Low Rates Inflated Prices. Now Both Are Rising.
When I bought in 2018, rates were around 0.4–0.5%. Low rates meant low monthly payments, which meant people could “afford” higher-priced properties. Real estate agents knew this. Prices got pushed up because the monthly math still worked.
Low rates, high prices. It felt like a wash.
But now? Rates are up AND prices are up. Both dials turned the wrong way at the same time.
My honest opinion: this isn’t a great time to buy in Tokyo. For prices to make sense, they need to come down as rates go up. Otherwise the math just doesn’t work for regular working people.
But I also know that people said “don’t buy now” in 2018, and my ¥35 million condo might be worth ¥45–50 million today. Real estate timing is, to use the technical term, a gamble.
The only safe rule: buy what you can afford if rates hit 2%. Not what you can afford at today’s rate.

Three Things Variable-Rate Borrowers Should Do Now
For those already on a variable rate — here’s what I actually do.
First: check whether your bank applies the 5-year rule. Sony Bank and SBI Shinsei don’t. I learned this the hard way.
Second: watch fixed-rate trends. When the gap between variable and fixed narrows enough, it’s time to consider refinancing. The gap is shrinking.
Third: set your own “trigger point” for prepayment. Mine is: reconsider at 2%, seriously evaluate lump-sum prepayment at 3%. Having a rule prevents anxiety-driven decisions every time rates tick up.
Know the Rules, Watch the Numbers
Eight years ago I bought at ¥35 million, variable rate 0.45%. Rate went up to 0.9% without me noticing. Refinanced to 0.6%. Could go up again.
Whether that was the right call — honestly, I’ll only know in retrospect.

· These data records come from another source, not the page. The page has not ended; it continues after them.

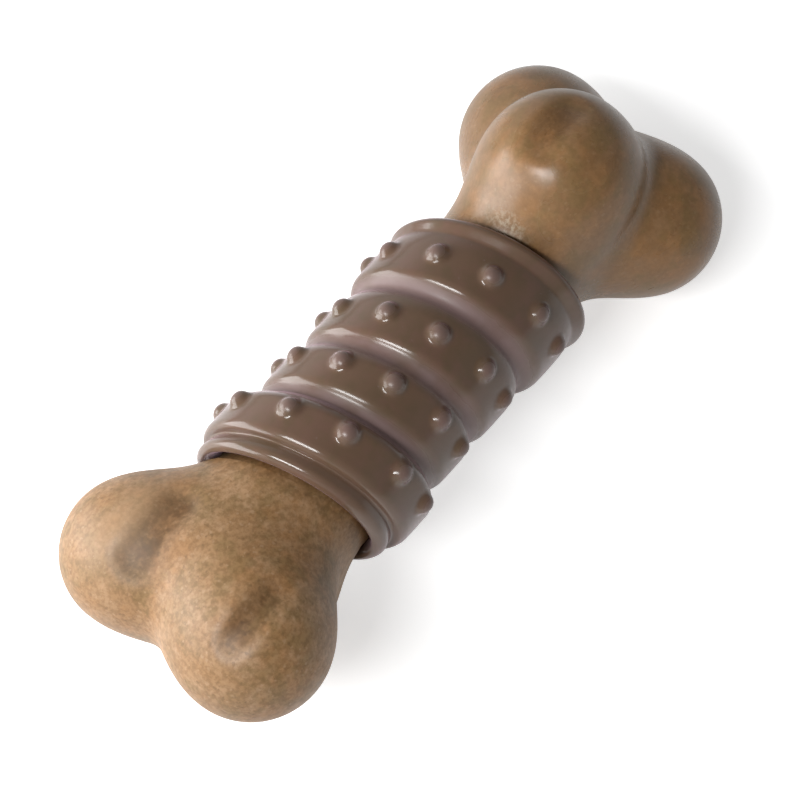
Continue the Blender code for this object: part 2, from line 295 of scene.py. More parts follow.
class SleeveSettings(bpy.types.PropertyGroup):
    length: FloatProperty(
        name="Length",
        description="Length of the sleeve along the core",
        default=68.2 * MM,
        subtype="DISTANCE",
        unit="LENGTH",
    )
    groove_depth: FloatProperty(
        name="Groove Depth",
        description="Depth of the creases between the bands",
        default=1.8 * MM,
        subtype="DISTANCE",
        unit="LENGTH",
    )
    stud_radius: FloatProperty(
        name="Stud Radius",
        description="Radius of a stud where it meets its band",
        default=2.4 * MM,
        subtype="DISTANCE",
        unit="LENGTH",
    )
    stud_height: FloatProperty(
        name="Stud Height",
        description="How far a stud stands out of its band",
        default=1.8 * MM,
        subtype="DISTANCE",
        unit="LENGTH",
    )
    base_colour: FloatVectorProperty(
        name="Base Colour",
        description="Main colour of the rubber",
        default=(0.142, 0.085, 0.055),
        subtype="COLOR",
        min=0,
        max=1,
    )
    olive_colour: FloatVectorProperty(
        name="Olive Colour",
        description="Colour of the rubber's darker, greener clouds",
        default=(0.115, 0.078, 0.045),
        subtype="COLOR",
        min=0,
        max=1,
    )
    red_colour: FloatVectorProperty(
        name="Red Colour",
        description="Colour of the rubber's redder clouds",
        default=(0.158, 0.086, 0.064),
        subtype="COLOR",
        min=0,
        max=1,
    )
    # Painted pale reflection in the valleys and painted highlight on the stud tops; also the colour of the
    # dust specks.
    sheen_and_dust_colour: FloatVectorProperty(
        name="Bloom Colour",
        description="Colour of the pale bloom in the rubber's valleys",
        default=(0.22, 0.15, 0.148),
        subtype="COLOR",
        min=0,
        max=1,
    )


class StudioSettings(bpy.types.PropertyGroup):
    floor_colour: FloatVectorProperty(
        name="Floor Colour",
        description="Colour of the plain pale floor",
        default=(0.85, 0.85, 0.85),
        subtype="COLOR",
        min=0,
        max=1,
    )
    sky_strength: FloatProperty(
        name="Sky Strength",
        description="Brightness of the even light from all round",
        default=0.3,
        min=0,
    )
    dark_side: FloatProperty(
        name="Dark Side",
        description="How bright the sky is on the toy's darker side, where 1 is its brighter side",
        default=0.3,
        min=0,
    )
    zenith_gloss: FloatProperty(
        name="Zenith Gloss",
        description="How bright gloss shows the sky straight above, where 1 is what it shows at the horizon",
        default=0.3,
        min=0,
    )


def around(x, radius, angle):
    """Points at a radius from the centre line; angle 0 is straight up and grows towards -Y."""
    x, radius, angle = np.broadcast_arrays(x, radius, angle)
    return np.stack((x, -radius * np.sin(angle), radius * np.cos(angle)), axis=-1)


def slanted(s, radius, angle, share=1.0):
    """Points on the rings at s. A ring leans by the slant where share is 1, and stands square at 0."""
    points = around(s, radius, angle)
    points[..., 0] += share * SLANT * radius * np.cos(angle - SLANT_ANGLE)
    return points


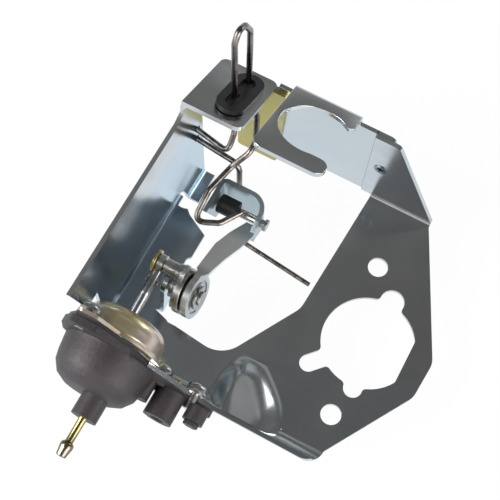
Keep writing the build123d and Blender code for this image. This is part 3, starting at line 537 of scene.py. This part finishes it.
def wire_tree():
    """Geometry Nodes tree that gives a path a round skin with closed ends."""
    tree = bpy.data.node_groups.new("wire_skin", "GeometryNodeTree")
    face = tree.interface
    face.new_socket("Geometry", in_out="INPUT", socket_type="NodeSocketGeometry")
    face.new_socket("Radius", in_out="INPUT", socket_type="NodeSocketFloat")
    face.new_socket("Sides", in_out="INPUT", socket_type="NodeSocketInt")
    face.new_socket("Material", in_out="INPUT", socket_type="NodeSocketMaterial")
    face.new_socket("Geometry", in_out="OUTPUT", socket_type="NodeSocketGeometry")
    nodes, links = tree.nodes, tree.links
    start, end = nodes.new("NodeGroupInput"), nodes.new("NodeGroupOutput")
    path = nodes.new("GeometryNodeMeshToCurve")
    profile = nodes.new("GeometryNodeCurvePrimitiveCircle")
    skin = nodes.new("GeometryNodeCurveToMesh")
    skin.inputs["Fill Caps"].default_value = True
    real = nodes.new("GeometryNodeRealizeInstances")
    paint = nodes.new("GeometryNodeSetMaterial")
    links.new(start.outputs["Geometry"], path.inputs["Mesh"])
    links.new(start.outputs["Radius"], profile.inputs["Radius"])
    links.new(start.outputs["Sides"], profile.inputs["Resolution"])
    links.new(path.outputs["Curve"], skin.inputs["Curve"])
    links.new(profile.outputs["Curve"], skin.inputs["Profile Curve"])
    links.new(skin.outputs["Mesh"], real.inputs["Geometry"])
    links.new(real.outputs["Geometry"], paint.inputs["Geometry"])
    links.new(start.outputs["Material"], paint.inputs["Material"])
    links.new(paint.outputs["Geometry"], end.inputs["Geometry"])
    return tree


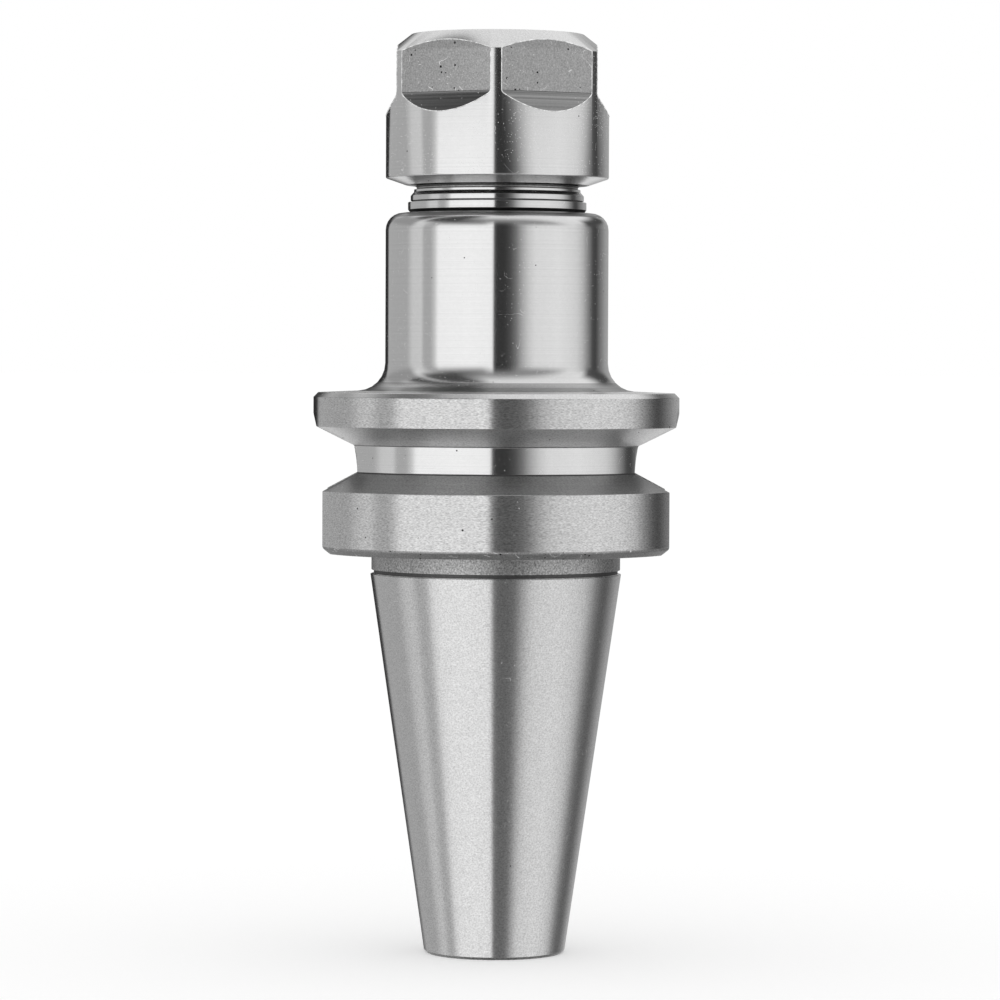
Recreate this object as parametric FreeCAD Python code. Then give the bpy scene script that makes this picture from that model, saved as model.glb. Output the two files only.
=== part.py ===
import FreeCAD, Part
import math
import os

# Collet chuck holder. Millimetres. The origin is the centre of the taper's gauge line,
# and +Z points along the spindle axis towards the clamping nut.

# Spindle taper, measured down from the gauge line
gauge_d = 31.75
taper_per_length = 7 / 24
taper_length = 48.4
small_end_chamfer = 0.35
taper_relief = 0.5

# Hole for the pull stud, in the small end
stud_pilot_d = 12.5
stud_pilot_depth = 7.0
stud_thread_d = 10.2
stud_thread_depth = 24.0
stud_hole_depth = 34.0
stud_mouth_chamfer = 0.8
drill_point_angle = 118.0
coolant_bore_d = 8.0

# Neck and gripper flange, measured up from the gauge line
neck_d = 31.3
neck_groove_d = 30.4
neck_groove_width = 0.26
gauge_to_flange = 2.0
flange_d = 46.0
flange_thickness = 19.9
flange_chamfer_width = 0.95
flange_top_chamfer_height = 0.6
flange_foot_chamfer_height = 0.8
flange_crown = 0.45
gauge_to_groove = 13.6
groove_floor_d = 38.0
groove_floor_width = 4.0
groove_angle = 60.0

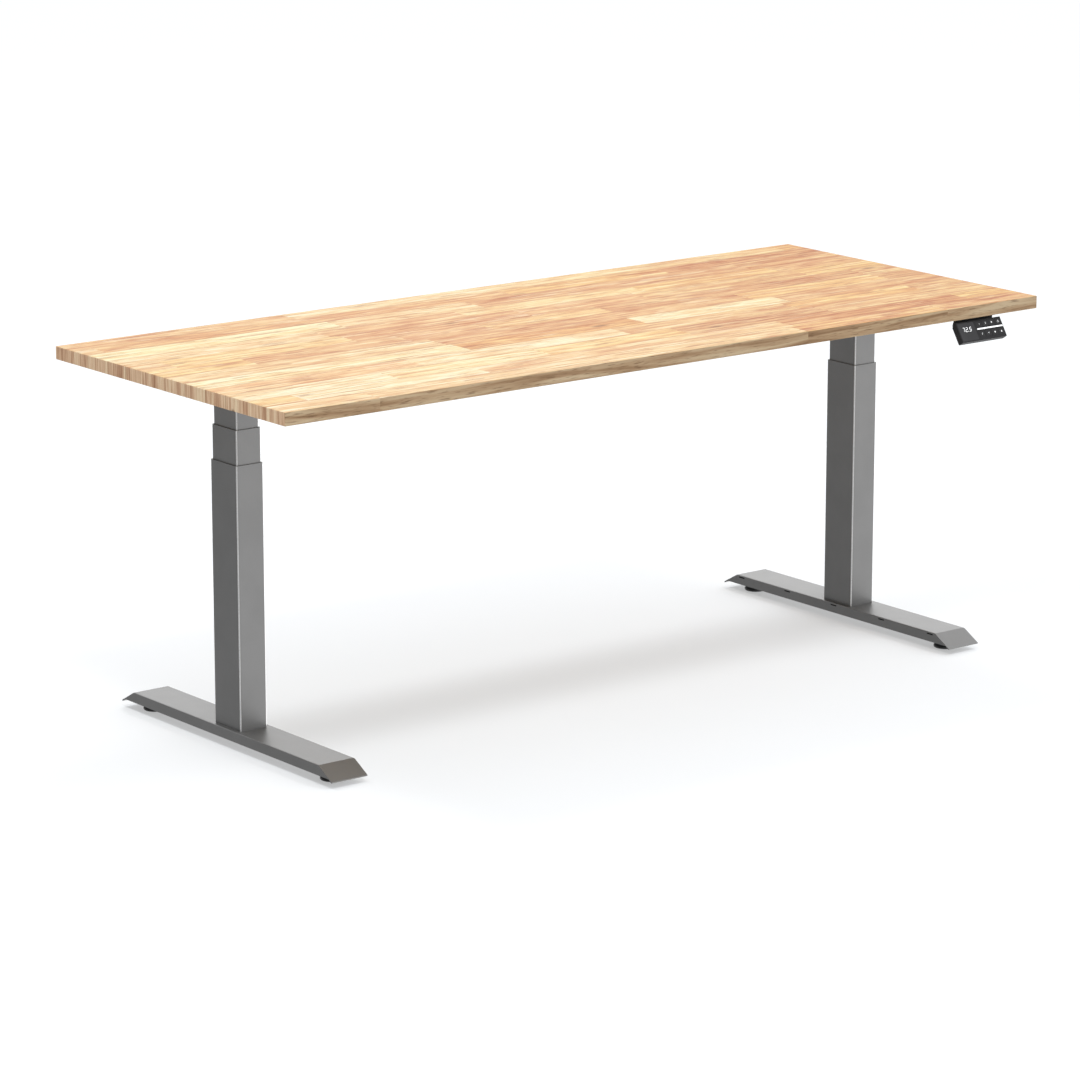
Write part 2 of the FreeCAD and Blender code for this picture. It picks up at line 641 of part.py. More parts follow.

But the version of me who didn’t understand the 5-year rule, and the version who does, will handle the next rate increase very differently.
Real estate and interest rates are unpredictable. That’s exactly why you learn the rules and watch the numbers. For a regular salaryman like me, that’s really all there is to do.
This article reflects personal experience and research, not financial or real estate advice. Please consult professionals for decisions specific to your situation.